** Start of Data provided **

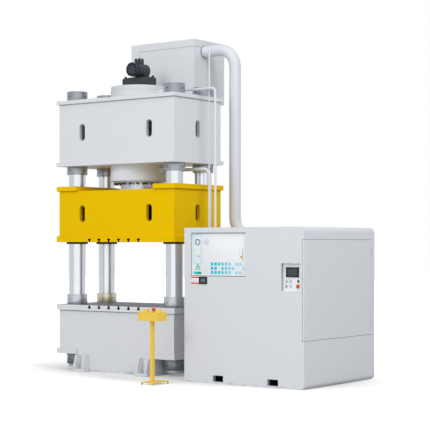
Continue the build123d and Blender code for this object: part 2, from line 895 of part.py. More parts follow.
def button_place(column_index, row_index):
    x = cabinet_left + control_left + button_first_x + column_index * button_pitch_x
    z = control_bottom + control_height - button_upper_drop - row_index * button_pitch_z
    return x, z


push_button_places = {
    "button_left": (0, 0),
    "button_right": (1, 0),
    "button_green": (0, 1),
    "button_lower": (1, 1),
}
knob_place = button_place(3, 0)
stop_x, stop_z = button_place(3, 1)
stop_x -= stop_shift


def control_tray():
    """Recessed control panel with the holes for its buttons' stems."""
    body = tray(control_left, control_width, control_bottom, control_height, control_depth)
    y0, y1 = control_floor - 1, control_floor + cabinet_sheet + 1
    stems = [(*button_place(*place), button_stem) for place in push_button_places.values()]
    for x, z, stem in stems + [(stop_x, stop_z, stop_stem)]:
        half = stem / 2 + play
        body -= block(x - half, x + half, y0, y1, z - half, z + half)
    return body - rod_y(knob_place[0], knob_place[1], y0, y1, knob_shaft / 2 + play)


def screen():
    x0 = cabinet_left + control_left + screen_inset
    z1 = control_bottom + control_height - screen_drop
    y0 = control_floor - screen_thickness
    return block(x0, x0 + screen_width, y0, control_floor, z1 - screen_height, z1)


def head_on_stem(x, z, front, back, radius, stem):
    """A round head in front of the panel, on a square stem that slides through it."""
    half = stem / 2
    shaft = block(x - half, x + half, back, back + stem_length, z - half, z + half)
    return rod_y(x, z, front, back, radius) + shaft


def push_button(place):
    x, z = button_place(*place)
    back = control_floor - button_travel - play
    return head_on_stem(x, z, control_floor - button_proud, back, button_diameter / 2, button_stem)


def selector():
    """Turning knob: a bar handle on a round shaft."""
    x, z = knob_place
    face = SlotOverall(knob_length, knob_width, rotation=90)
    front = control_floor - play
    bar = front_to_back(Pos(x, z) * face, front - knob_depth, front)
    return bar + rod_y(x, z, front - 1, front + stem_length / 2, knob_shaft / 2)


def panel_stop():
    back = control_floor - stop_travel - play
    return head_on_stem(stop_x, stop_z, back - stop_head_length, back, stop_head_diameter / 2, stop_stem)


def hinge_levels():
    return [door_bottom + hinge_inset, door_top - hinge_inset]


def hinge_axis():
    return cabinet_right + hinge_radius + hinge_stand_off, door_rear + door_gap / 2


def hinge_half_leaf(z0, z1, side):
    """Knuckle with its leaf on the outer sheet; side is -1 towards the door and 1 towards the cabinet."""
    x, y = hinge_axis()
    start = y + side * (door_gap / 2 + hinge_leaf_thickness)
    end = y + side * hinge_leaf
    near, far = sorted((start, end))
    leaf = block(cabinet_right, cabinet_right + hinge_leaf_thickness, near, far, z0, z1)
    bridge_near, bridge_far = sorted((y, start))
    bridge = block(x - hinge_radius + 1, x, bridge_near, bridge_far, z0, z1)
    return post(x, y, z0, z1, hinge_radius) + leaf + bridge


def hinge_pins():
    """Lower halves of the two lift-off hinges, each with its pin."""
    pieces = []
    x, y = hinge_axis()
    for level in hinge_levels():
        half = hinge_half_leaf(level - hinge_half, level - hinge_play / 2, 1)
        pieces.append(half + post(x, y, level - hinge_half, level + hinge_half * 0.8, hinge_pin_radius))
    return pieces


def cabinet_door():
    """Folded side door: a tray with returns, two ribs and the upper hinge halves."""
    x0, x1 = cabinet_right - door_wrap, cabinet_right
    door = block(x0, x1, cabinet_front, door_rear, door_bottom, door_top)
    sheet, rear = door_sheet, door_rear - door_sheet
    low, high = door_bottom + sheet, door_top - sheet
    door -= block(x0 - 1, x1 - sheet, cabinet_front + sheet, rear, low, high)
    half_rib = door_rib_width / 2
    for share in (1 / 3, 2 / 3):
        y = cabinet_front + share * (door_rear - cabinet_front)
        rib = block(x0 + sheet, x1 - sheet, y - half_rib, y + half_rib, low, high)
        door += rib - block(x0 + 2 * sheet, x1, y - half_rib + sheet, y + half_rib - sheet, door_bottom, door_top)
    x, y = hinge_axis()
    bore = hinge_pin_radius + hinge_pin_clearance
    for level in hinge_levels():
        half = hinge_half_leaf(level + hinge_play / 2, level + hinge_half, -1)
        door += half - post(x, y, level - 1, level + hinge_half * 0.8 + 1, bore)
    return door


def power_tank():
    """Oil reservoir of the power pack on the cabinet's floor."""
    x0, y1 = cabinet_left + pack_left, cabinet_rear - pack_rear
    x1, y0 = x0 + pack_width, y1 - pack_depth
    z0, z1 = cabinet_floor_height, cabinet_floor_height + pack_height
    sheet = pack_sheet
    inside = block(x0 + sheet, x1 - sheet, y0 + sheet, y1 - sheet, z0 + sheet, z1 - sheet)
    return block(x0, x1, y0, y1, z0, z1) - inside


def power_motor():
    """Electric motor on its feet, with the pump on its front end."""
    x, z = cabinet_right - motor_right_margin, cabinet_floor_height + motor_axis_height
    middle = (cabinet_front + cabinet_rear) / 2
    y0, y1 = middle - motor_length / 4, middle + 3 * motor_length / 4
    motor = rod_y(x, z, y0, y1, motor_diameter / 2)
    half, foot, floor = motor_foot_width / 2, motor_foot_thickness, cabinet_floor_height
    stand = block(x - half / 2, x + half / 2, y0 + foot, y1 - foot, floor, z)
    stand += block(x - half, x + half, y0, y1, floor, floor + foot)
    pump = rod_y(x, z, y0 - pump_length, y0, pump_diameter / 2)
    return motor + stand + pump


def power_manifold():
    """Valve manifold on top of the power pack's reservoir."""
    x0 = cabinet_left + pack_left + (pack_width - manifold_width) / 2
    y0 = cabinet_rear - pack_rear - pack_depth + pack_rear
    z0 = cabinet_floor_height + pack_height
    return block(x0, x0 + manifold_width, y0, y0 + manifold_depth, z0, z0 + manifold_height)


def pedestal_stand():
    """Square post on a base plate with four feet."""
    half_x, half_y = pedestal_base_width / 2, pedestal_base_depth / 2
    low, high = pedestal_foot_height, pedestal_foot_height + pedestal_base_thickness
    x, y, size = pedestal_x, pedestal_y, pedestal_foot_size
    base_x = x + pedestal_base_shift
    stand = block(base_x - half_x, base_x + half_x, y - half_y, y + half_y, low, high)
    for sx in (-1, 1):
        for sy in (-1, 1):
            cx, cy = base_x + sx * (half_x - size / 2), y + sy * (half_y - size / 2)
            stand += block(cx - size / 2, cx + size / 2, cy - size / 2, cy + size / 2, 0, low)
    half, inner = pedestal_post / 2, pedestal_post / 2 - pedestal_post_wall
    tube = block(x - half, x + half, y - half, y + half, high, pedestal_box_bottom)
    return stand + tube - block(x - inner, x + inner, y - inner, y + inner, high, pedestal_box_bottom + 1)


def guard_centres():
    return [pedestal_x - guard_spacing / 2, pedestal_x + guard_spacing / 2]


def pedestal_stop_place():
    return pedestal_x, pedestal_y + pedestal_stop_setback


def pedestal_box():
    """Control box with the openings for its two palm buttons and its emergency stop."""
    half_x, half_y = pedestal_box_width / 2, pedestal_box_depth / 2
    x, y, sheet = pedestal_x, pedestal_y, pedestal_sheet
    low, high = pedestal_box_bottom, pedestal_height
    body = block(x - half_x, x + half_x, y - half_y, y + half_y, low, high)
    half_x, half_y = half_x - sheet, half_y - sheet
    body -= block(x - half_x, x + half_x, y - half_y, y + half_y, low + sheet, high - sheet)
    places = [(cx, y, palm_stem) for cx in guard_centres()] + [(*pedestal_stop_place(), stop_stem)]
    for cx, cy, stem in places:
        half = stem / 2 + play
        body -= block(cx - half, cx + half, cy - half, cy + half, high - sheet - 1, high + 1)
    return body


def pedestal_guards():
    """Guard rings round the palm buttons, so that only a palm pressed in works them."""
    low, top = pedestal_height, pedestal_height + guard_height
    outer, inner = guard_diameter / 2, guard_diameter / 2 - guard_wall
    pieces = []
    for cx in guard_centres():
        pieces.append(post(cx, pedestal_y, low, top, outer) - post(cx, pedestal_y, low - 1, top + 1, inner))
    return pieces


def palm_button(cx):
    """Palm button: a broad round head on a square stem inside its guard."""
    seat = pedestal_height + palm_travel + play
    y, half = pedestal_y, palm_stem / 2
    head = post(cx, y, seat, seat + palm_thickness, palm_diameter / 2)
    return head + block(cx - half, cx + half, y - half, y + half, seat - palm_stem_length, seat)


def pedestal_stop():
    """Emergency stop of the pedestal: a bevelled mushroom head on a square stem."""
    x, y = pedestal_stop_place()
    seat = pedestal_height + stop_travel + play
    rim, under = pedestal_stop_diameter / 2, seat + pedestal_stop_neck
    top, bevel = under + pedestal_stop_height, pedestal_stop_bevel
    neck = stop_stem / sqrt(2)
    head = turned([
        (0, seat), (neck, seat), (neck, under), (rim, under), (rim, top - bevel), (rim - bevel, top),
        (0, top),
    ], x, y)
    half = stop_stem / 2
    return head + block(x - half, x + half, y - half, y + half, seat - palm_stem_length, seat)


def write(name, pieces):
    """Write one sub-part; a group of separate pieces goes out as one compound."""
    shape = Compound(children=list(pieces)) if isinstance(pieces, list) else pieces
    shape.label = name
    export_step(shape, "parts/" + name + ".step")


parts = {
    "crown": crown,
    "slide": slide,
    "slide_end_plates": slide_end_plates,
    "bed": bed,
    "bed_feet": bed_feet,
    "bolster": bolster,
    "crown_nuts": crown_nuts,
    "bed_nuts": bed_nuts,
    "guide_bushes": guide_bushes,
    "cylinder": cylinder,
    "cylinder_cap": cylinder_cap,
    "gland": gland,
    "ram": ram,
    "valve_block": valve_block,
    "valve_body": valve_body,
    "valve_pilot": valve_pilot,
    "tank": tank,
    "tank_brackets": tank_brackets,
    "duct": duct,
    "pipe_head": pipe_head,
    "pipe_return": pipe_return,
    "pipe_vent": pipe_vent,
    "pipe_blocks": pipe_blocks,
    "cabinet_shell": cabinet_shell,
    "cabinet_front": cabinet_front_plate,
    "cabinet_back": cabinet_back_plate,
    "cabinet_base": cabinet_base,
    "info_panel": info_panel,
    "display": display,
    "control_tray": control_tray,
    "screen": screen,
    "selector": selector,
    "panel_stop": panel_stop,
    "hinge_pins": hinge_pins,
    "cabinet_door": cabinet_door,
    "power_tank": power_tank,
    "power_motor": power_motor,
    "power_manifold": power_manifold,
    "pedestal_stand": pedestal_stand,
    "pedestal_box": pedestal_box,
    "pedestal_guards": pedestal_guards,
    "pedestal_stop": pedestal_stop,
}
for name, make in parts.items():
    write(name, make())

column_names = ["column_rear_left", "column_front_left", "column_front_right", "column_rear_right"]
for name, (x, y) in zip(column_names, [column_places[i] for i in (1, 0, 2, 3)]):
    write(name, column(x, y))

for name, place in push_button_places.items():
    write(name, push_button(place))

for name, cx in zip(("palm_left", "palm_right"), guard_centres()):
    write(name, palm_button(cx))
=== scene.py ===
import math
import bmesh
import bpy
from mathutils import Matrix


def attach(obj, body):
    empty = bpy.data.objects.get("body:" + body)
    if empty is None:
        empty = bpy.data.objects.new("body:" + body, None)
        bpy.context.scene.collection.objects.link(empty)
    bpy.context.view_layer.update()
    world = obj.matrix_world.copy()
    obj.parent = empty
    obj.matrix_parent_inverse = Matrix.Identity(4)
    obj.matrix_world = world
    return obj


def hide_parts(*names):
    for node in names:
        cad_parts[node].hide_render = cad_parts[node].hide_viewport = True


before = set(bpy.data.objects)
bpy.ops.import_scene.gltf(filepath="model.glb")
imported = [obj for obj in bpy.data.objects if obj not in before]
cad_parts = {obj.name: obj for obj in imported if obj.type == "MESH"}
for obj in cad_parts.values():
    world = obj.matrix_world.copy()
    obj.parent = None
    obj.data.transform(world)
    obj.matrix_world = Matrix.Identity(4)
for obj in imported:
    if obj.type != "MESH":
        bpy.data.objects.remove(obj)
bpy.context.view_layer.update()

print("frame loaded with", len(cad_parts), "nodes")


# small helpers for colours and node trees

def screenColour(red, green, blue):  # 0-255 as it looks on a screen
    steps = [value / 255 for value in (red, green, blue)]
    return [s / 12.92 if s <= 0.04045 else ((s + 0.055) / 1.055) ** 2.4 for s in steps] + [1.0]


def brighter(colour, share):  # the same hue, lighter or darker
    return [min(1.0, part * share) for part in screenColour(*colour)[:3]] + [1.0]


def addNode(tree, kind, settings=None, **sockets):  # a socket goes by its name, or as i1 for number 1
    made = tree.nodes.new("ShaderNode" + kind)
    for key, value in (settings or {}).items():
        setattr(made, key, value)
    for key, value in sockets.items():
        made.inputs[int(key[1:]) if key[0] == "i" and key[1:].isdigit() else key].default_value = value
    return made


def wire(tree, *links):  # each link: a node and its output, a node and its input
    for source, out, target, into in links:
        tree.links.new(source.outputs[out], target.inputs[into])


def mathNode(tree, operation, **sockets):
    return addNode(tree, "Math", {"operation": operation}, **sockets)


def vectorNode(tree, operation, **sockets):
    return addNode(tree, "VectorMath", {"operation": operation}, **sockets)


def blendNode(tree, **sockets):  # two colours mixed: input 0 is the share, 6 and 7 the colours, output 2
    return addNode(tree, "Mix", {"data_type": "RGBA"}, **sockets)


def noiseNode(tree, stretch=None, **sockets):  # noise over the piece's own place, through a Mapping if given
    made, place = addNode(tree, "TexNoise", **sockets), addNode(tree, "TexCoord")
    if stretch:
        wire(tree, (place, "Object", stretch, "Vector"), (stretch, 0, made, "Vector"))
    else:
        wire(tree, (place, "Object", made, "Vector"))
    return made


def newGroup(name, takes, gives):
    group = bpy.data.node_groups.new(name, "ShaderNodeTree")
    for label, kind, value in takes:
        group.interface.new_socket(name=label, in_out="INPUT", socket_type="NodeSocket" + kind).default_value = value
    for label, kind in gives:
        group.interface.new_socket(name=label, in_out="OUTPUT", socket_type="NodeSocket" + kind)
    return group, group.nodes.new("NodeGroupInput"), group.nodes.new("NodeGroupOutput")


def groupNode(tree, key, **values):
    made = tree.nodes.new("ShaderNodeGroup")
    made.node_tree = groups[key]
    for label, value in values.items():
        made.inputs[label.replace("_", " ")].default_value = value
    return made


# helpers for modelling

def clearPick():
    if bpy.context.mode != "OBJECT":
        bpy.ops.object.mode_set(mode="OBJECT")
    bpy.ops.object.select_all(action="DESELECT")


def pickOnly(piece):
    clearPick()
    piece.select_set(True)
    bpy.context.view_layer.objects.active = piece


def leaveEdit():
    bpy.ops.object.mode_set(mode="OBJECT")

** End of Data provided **

- _What needs to be done_: Quote word for word the lines from the line holding "for name, cx" through the line holding "return [min(1.0, part"; include both of those lines and add nothing.

- _The completed task_:
for name, cx in zip(("palm_left", "palm_right"), guard_centres()):
    write(name, palm_button(cx))
=== scene.py ===
import math
import bmesh
import bpy
from mathutils import Matrix


def attach(obj, body):
    empty = bpy.data.objects.get("body:" + body)
    if empty is None:
        empty = bpy.data.objects.new("body:" + body, None)
        bpy.context.scene.collection.objects.link(empty)
    bpy.context.view_layer.update()
    world = obj.matrix_world.copy()
    obj.parent = empty
    obj.matrix_parent_inverse = Matrix.Identity(4)
    obj.matrix_world = world
    return obj


def hide_parts(*names):
    for node in names:
        cad_parts[node].hide_render = cad_parts[node].hide_viewport = True


before = set(bpy.data.objects)
bpy.ops.import_scene.gltf(filepath="model.glb")
imported = [obj for obj in bpy.data.objects if obj not in before]
cad_parts = {obj.name: obj for obj in imported if obj.type == "MESH"}
for obj in cad_parts.values():
    world = obj.matrix_world.copy()
    obj.parent = None
    obj.data.transform(world)
    obj.matrix_world = Matrix.Identity(4)
for obj in imported:
    if obj.type != "MESH":
        bpy.data.objects.remove(obj)
bpy.context.view_layer.update()

print("frame loaded with", len(cad_parts), "nodes")


# small helpers for colours and node trees

def screenColour(red, green, blue):  # 0-255 as it looks on a screen
    steps = [value / 255 for value in (red, green, blue)]
    return [s / 12.92 if s <= 0.04045 else ((s + 0.055) / 1.055) ** 2.4 for s in steps] + [1.0]


def brighter(colour, share):  # the same hue, lighter or darker
    return [min(1.0, part * share) for part in screenColour(*colour)[:3]] + [1.0]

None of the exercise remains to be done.